• _Work to do_
Copy exactly the lines of the material below that run from the one containing "settle_on_base(frame)" through the one containing "from mathutils import Matrix, Vector". Copy no other lines.

Start of Input rows

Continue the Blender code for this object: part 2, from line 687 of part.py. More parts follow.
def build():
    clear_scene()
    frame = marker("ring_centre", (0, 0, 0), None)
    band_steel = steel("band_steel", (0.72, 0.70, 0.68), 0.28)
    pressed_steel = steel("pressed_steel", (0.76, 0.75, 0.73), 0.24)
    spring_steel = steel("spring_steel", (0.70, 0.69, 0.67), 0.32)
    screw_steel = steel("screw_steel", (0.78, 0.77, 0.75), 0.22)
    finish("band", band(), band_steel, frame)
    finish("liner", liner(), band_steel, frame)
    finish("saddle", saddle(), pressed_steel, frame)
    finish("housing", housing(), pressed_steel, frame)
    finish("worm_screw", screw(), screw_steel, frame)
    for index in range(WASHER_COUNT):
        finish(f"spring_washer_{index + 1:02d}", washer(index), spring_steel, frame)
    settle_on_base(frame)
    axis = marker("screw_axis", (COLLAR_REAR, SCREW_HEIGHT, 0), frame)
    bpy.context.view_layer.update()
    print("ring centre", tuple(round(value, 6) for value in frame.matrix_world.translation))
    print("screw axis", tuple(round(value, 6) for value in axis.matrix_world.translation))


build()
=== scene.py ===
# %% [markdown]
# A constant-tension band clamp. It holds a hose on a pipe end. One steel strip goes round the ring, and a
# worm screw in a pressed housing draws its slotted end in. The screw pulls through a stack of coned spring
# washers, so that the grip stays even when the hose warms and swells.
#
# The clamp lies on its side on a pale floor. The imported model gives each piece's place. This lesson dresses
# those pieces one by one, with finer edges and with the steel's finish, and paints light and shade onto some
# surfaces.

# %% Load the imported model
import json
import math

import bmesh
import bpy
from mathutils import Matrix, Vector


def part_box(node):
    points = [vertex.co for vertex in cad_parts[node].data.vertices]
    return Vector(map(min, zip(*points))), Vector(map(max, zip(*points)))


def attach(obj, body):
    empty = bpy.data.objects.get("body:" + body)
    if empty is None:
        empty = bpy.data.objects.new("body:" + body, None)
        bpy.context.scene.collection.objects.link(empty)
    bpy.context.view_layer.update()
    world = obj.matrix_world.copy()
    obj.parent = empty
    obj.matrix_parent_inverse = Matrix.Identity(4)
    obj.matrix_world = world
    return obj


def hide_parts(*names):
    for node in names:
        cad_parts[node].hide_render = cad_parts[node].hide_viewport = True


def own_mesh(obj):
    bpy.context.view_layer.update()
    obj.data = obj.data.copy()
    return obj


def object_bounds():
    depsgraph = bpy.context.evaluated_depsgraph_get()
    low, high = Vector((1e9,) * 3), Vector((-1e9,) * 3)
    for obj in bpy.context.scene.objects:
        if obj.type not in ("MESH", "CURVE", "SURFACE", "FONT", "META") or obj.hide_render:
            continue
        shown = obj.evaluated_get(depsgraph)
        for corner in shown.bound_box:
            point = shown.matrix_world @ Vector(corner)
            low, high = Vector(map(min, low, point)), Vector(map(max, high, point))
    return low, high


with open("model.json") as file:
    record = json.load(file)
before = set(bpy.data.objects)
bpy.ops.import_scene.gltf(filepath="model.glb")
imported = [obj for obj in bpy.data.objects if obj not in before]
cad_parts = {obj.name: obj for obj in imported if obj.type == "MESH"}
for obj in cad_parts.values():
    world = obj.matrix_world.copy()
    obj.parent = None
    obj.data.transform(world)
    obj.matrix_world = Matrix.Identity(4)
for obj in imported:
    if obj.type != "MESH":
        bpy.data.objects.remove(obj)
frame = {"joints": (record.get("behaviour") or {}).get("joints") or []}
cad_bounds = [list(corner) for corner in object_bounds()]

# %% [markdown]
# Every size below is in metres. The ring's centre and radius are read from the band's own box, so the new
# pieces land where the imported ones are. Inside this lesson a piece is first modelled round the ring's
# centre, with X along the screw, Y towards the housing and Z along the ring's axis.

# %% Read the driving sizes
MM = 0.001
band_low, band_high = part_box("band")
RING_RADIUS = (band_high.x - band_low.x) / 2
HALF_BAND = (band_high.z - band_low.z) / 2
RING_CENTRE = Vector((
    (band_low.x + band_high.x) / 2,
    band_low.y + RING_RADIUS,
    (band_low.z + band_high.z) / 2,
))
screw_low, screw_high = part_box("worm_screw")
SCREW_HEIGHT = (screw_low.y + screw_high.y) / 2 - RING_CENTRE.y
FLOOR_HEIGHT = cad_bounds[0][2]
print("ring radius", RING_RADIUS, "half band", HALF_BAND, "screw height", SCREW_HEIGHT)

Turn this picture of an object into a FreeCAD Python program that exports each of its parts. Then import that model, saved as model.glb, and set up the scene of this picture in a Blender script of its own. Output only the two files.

End of Input rows

• _Result below_
    settle_on_base(frame)
    axis = marker("screw_axis", (COLLAR_REAR, SCREW_HEIGHT, 0), frame)
    bpy.context.view_layer.update()
    print("ring centre", tuple(round(value, 6) for value in frame.matrix_world.translation))
    print("screw axis", tuple(round(value, 6) for value in axis.matrix_world.translation))


build()
=== scene.py ===
# %% [markdown]
# A constant-tension band clamp. It holds a hose on a pipe end. One steel strip goes round the ring, and a
# worm screw in a pressed housing draws its slotted end in. The screw pulls through a stack of coned spring
# washers, so that the grip stays even when the hose warms and swells.
#
# The clamp lies on its side on a pale floor. The imported model gives each piece's place. This lesson dresses
# those pieces one by one, with finer edges and with the steel's finish, and paints light and shade onto some
# surfaces.

# %% Load the imported model
import json
import math

import bmesh
import bpy
from mathutils import Matrix, Vector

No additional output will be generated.